Je n’allais pas chercher des situations de pays en guerre, j’allais voir des paysages, des pays désertiques qui me parlaient, qui semblaient répondre à des questions que je me posais sur le sens que j’avais donné à ma vie. Une sorte de page blanche pour comprendre en dehors des personnes, des conflits, de tout ce qui m’embarrassait.
Je suis artiste et j’évolue parfois sur le même terrain que les médias – des zones en situation de guerre -, mais je ne travaille pas dans le même temps, je m’installe dans la durée alors que les journalistes relaient l’information de façon immédiate. Je n’ai pas d’obligation de restitution. Si la démarche est différente, c’est pourtant la presse, Libération, qui a relayé en premier mes travaux, c’est la dimension politique qui les a intéressés. Avant d’aller sur le terrain, il y a du travail, des préparatifs, et les images que je réalise sont extrêmement construites. La lumière et la violence sont la beauté que je suis venue chercher.
De la beauté… dans ces lieux hostiles ?
Si la beauté exorcise la violence, c’est ça que j’ai voulu photographier.
Le temps est un aspect fondamental de votre travail. On le voit, notamment, dans votre série réalisée entre 2004 et 2007 à Jérusalem…
Lors de la construction du mur à Jérusalem, je suis venue sur place régulièrement, pendant trois ans, pour faire des relevés de terrain, photographier les lieux de façon récurrente, et documenter cette période où l’espace s’est fermé. Je me suis installée dans le temps. Pour rappel, ce travail technique d’observation, je le faisais déjà pour la Mission de l’Observatoire photographique du paysage en France.

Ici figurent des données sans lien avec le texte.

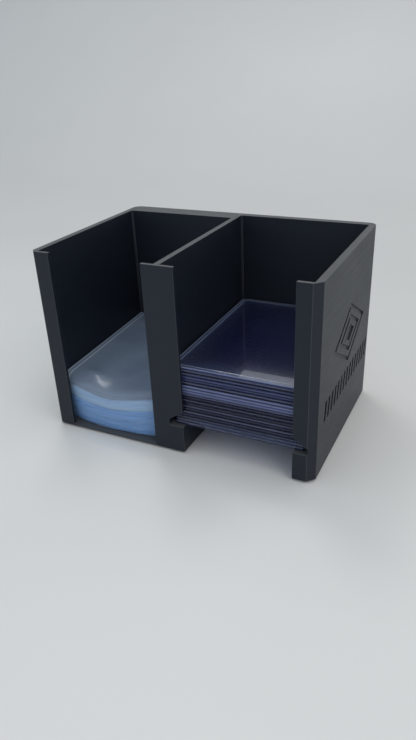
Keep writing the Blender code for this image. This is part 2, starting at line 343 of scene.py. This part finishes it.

La construction du mur représentait bien la mesure de la souffrance, d’une marque indélébile.
Pourquoi cette fascination pour les frontières ?
La frontière c’est savoir ce qui m’appartient, ce qui ne m’appartient pas, là où est ma place et là où elle ne l’est pas.
Infos pratiques
Mucem - Fort Saint Jean
T 04 84 35 13 13 — De 9h à 18h 7 j / 7
Billets Mucem Expositions permanentes et temporaires 9,5€ / 5€ (valable pour la journée)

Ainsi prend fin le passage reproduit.